Fri, November 9, 12:00 to 1:45pm, Westin Peachtree, Floor: Seventh, Augusta C (Seventh)

Session Submission Type: Non-Paper Session: Dialogue Format

Abstract

In every register—personal, political, scientific—stories of modern existence frequently rely upon a shared concept of progress. Within these narratives, science and technology often serve as the privileged conduit by which that progress might be attained; synchronically, disability often serves to epitomize the precarity and degradation to be vanquished. This narrative doubling is but one of the multiple intersections between Critical Disability Studies (CDS) and the Study of Science, Technology, and Medicine (STM) that this roundtable seeks to explore. By considering the ways in which each of these fields might be brought to bear on the temporalities, methodologies, and political implications of the other, its panelists will interrogate the allied emergences that are, have been, and might be, in the future.

The roundtable seeks to underscore a multiplicity of intersections and entry points.

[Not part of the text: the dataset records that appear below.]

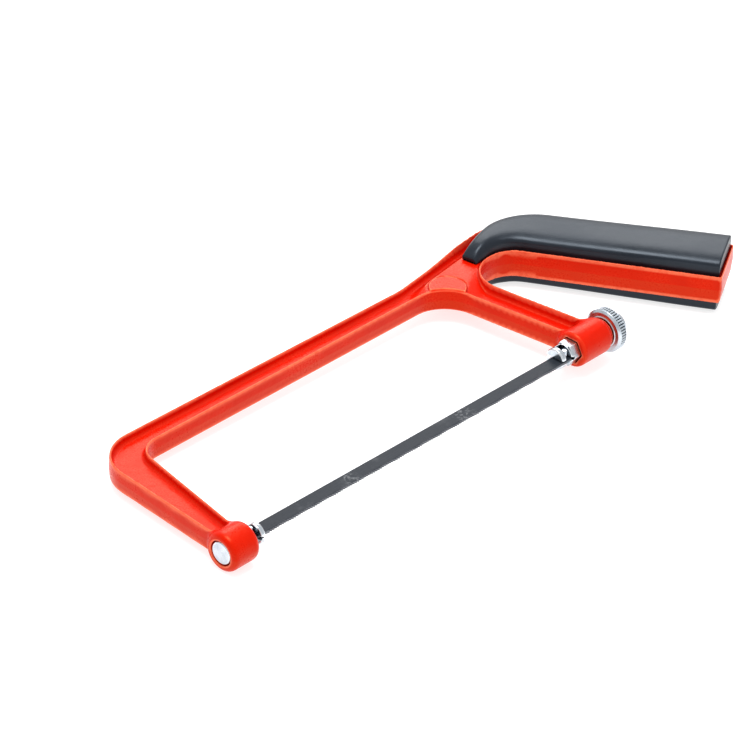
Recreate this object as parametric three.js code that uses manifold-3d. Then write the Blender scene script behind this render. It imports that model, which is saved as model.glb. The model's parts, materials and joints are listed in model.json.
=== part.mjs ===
// Junior hacksaw: a die-cast I-beam frame with a screwed-on two-shell grip. It holds a short pin-end blade
// between a headed holder at the toe and a threaded holder that a knurled knob pulls tight.
// Millimetres. The saw lies on its side: +X runs along the blade from the toe to the handle,
// +Y from the blade to the back of the frame, +Z across the frame's thickness.
// Until the last lines x = 0 is the front blade pin and y = z = 0 is the axis of the two bosses.
import * as THREE from 'three';
import { mergeVertices } from 'three/addons/utils/BufferGeometryUtils.js';
import Module from 'manifold-3d';

const wasm = await Module();
wasm.setup();

// ---- driving dimensions ----
const PIN_SPACING = 150; // between the blade's two cross pins
const GAP = 0.3; // left between pieces that touch

const BEAM_HALF = 4.1; // half thickness of the arms and the spine
const HANDLE_HALF = 5.7; // half thickness of the handle's flanges
const WEB_HALF = 1.1; // half thickness of the web between the flanges
const DRAFT = 0.35; // how far the cast sides lean in from the parting line
const RIM = 1.4; // width of the flange edges round each recess
const RAMP_START = 152; // the frame thickens to the handle between these two x
const RAMP_END = 177;

const SPINE_INNER = 55.65; // the edge of the spine over the throat
const HANDLE_ANGLE = THREE.MathUtils.degToRad(-58.3); // direction of the handle, from +X

const FRONT_BOSS = { start: -13.45, end: -2, radius: 6.8 };
const REAR_BOSS = { start: 155.4, neck: 170.7, end: 172, radius: 6.63, neckRadius: 5.5 };

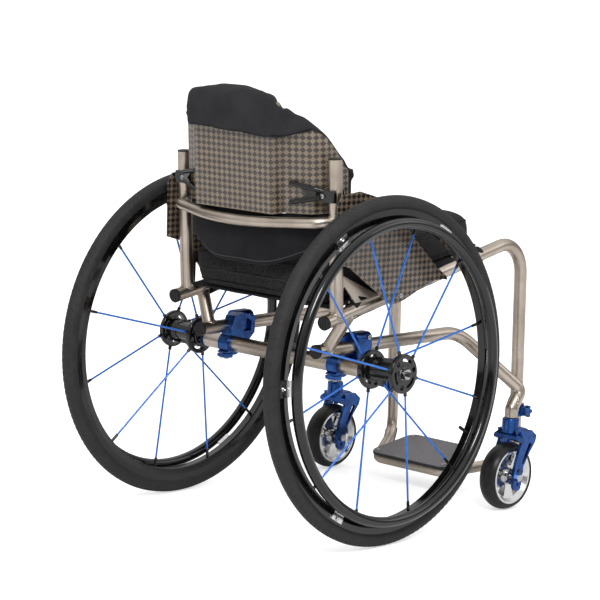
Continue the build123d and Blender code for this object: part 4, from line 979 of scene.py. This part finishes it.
def rear_tyre(side, word):
    """Rear tyre with its moulded tread."""
    matrix = wheel_matrix(side, word)
    steps, sides = TREAD_BLOCKS * 9, 44
    loops = []
    for i in range(steps):
        turn = 2 * pi * i / steps
        way = Vector((cos(turn), sin(turn), 0))
        loop = []
        for k in range(sides):
            angle = 2 * pi * k / sides
            across = TYRE_R * sin(angle)
            r = TYRE_R - (tread_depth(turn, across) if cos(angle) > 0 else 0)
            loop.append(matrix @ (way * (RING_R + r * cos(angle)) + Vector((0, 0, r * sin(angle)))))
        loops.append(loop)
    tyre = new_piece(f"tyre_{word}", *loft(loops, closed=True), "tyre_rubber", f"wheel_{word}", "tyre_rubber")
    outward(tyre)
    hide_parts(f"rear_tyre_{word}")


TYRE_R = 0.014
RING_R = 0.292
TREAD_BLOCKS = 150
rear_tyre(1, "left")
rear_tyre(-1, "right")


# ---- weld beads --------------------------------------------------------------------------------
def seam(start, direction, radius, main_point, main_direction, main_radius):
    """Closed line where the surface of a tube leaves the surface of the tube it is welded to."""
    direction, main_direction = direction.normalized(), main_direction.normalized()
    side = direction.orthogonal().normalized()
    up = direction.cross(side)
    path = []
    for k in range(72):
        angle = 2 * pi * k / 72
        p = start + (side * cos(angle) + up * sin(angle)) * radius - main_point
        p -= main_direction * p.dot(main_direction)
        d = direction - main_direction * direction.dot(main_direction)
        a, b, c = d.dot(d), p.dot(d), p.dot(p) - main_radius ** 2
        run = (-b + max(0.0, b * b - a * c) ** 0.5) / a
        path.append(start + (side * cos(angle) + up * sin(angle)) * radius + direction * run)
    return path


def chair_point(side, x, y, z):
    """A point given from the floor under the axle line, in millimetres, on one side of the chair."""
    return Vector((side * x / 1000, AXLE_Y + y / 1000, z / 1000))


def weld_beads(side):
    rail_rear = chair_point(side, 183.2, 94.5, 390.5)
    rail_way = chair_point(side, 155, -484, 501.5) - rail_rear
    low_rear = chair_point(side, 142.5, 67.4, 331.6)
    low_way = chair_point(side, 153, -305, 334) - low_rear
    cane_foot = chair_point(side, 183.5, 66.5, 400)
    brace_top = chair_point(side, 181, 30, 400)
    brace_foot = chair_point(side, 145, 44, 334)
    bar_end = chair_point(side, 183.5, 78, 565)
    bar_way = chair_point(side, 165.6, 110.3, 561.3) - bar_end
    arm_end = chair_point(side, 220.5, -395.5, 190)
    arm_way = chair_point(side, 220.5, -422.5, 222.5) - arm_end
    tube = FRAME_TUBE_R
    seams = [
        seam(cane_foot, BACK_UP, tube, rail_rear, rail_way, tube),
        seam(brace_top, brace_foot - brace_top, 0.0115, rail_rear, rail_way, tube),
        seam(brace_foot, brace_top - brace_foot, 0.0115, low_rear, low_way, tube),
        seam(bar_end, bar_way, 0.0095, cane_foot, BACK_UP, tube),
        seam(arm_end, arm_way, tube, arm_end, Vector((0, 0, 1)), tube),
    ]
    return [cord(path, 0.0019, True, 8, lambda i: 0.86 + 0.26 * abs(sin(i * pi / 3))) for path in seams]


beads = new_piece("weld_beads", *joined(weld_beads(1) + weld_beads(-1)), "weld", "frame", "titanium")
outward(beads)


# ---- studio ------------------------------------------------------------------------------------
def studio():
    world = bpy.data.worlds.new("studio")
    bpy.context.scene.world = world
    world.use_nodes = True
    sky = world.node_tree
    sky.nodes["Background"].inputs["Color"].default_value = (1, 1, 1, 1)
    place = sky.nodes.new("ShaderNodeTexCoord")
    axes = sky.nodes.new("ShaderNodeSeparateXYZ")
    ceiling = sky.nodes.new("ShaderNodeMapRange")
    ceiling.inputs["From Min"].default_value = 0.05
    ceiling.inputs["From Max"].default_value = 0.75
    ceiling.inputs["To Min"].default_value = 0.12
    ceiling.inputs["To Max"].default_value = 1.0
    seen = sky.nodes.new("ShaderNodeLightPath")
    choose = sky.nodes.new("ShaderNodeMix")
    choose.inputs["B"].default_value = 1.06
    sky.links.new(place.outputs["Generated"], axes.inputs[0])
    sky.links.new(axes.outputs["Z"], ceiling.inputs["Value"])
    sky.links.new(ceiling.outputs["Result"], choose.inputs["A"])
    sky.links.new(seen.outputs["Is Camera Ray"], choose.inputs["Factor"])
    sky.links.new(choose.outputs["Result"], sky.nodes["Background"].inputs["Strength"])
    bpy.context.scene.view_settings.view_transform = "Standard"
    mesh = bpy.data.meshes.new("floor")
    half = 60
    corners = [(-half, -half, 0), (half, -half, 0), (half, half, 0), (-half, half, 0)]
    mesh.from_pydata(corners, [], [(0, 1, 2, 3)])
    floor = bpy.data.objects.new("floor", mesh)
    floor.location.z = -0.0005
    bpy.context.collection.objects.link(floor)
    white = Tree("floor_paint", (0.95, 0.95, 0.95, 1), 0.7)
    white.set("Roughness", white.ramp(white.noise(3), 0, 1, 0.65, 0.8))
    seen = white.add("ShaderNodeLightPath").outputs["Is Camera Ray"]
    white.set("Emission Color", (1, 1, 1, 1))
    white.set("Emission Strength", white.math("MULTIPLY", seen, 0.55))
    mesh.materials.append(white.material)


def lamp(name, place, target, size, power):
    data = bpy.data.lights.new(name, "AREA")
    data.size = size
    data.energy = power
    light = bpy.data.objects.new(name, data)
    light.location = place
    light.rotation_euler = (Vector(target) - Vector(place)).to_track_quat("-Z", "Y").to_euler()
    bpy.context.collection.objects.link(light)


def camera():
    """The eye stands behind the chair's right rear wheel, a little above the hubs."""
    azimuth, elevation, roll = radians(222.9), radians(8.61), radians(2.35)
    distance, focal = 4.172, 139.6
    target = Vector((0, AXLE_Y + 0.008, 0.394))
    back = Vector((sin(azimuth) * cos(elevation), -cos(azimuth) * cos(elevation), sin(elevation)))
    data = bpy.data.cameras.new("camera")
    data.lens = focal
    data.sensor_width = 36
    data.shift_x = 0.0298
    data.shift_y = 0.0045
    cam = bpy.data.objects.new("camera", data)
    cam.location = target + back * distance
    cam.rotation_mode = "QUATERNION"
    turn = Matrix.Rotation(roll, 4, back).to_quaternion()
    cam.rotation_quaternion = turn @ (-back).to_track_quat("-Z", "Y")
    bpy.context.collection.objects.link(cam)
    bpy.context.scene.camera = cam


studio()
lamp("key", (-2.6, 2.2, 3.2), (0, 0, 0.4), 1.2, 85)
lamp("fill", (1.5, 3.6, 1.6), (0, 0, 0.4), 2.0, 8)
lamp("front", (-2.5, -2.8, 2.2), (0, 0, 0.4), 1.8, 12)
camera()
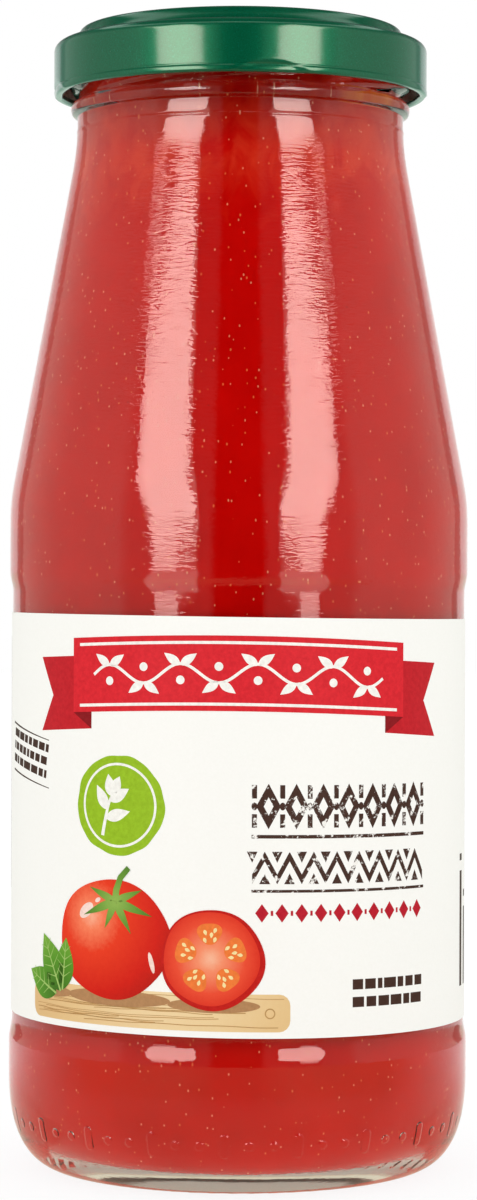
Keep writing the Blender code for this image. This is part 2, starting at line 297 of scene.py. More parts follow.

As such, several of the participants will offer broad theoretical frameworks as ruminations through which to address the fields’ sometimes-allied, sometimes-competing emergences, while others will draw upon case studies to illustrate what might be possible as a result of sustained engagement. These brief presentations will be followed by abundant space for dialogic engagement between participants, as well as between participants and attendees. A number of central interrogatives will animate the roundtable as a whole: how, when, and why have these fields functioned alongside one another, whether cooperatively or combatively? What happens to scientific and medical narratives when we take seriously the queer and crip call to acknowledge alternate forms of change, as well as the stubborn phenomena of stagnation, repetition, and regression? How might the study of science, technology, and medicine complicate the willful, resistant subject at the heart of critical disability studies? Finally, and perhaps quixotically, is an allied emergence--crip science--possible? How might we study it if it was?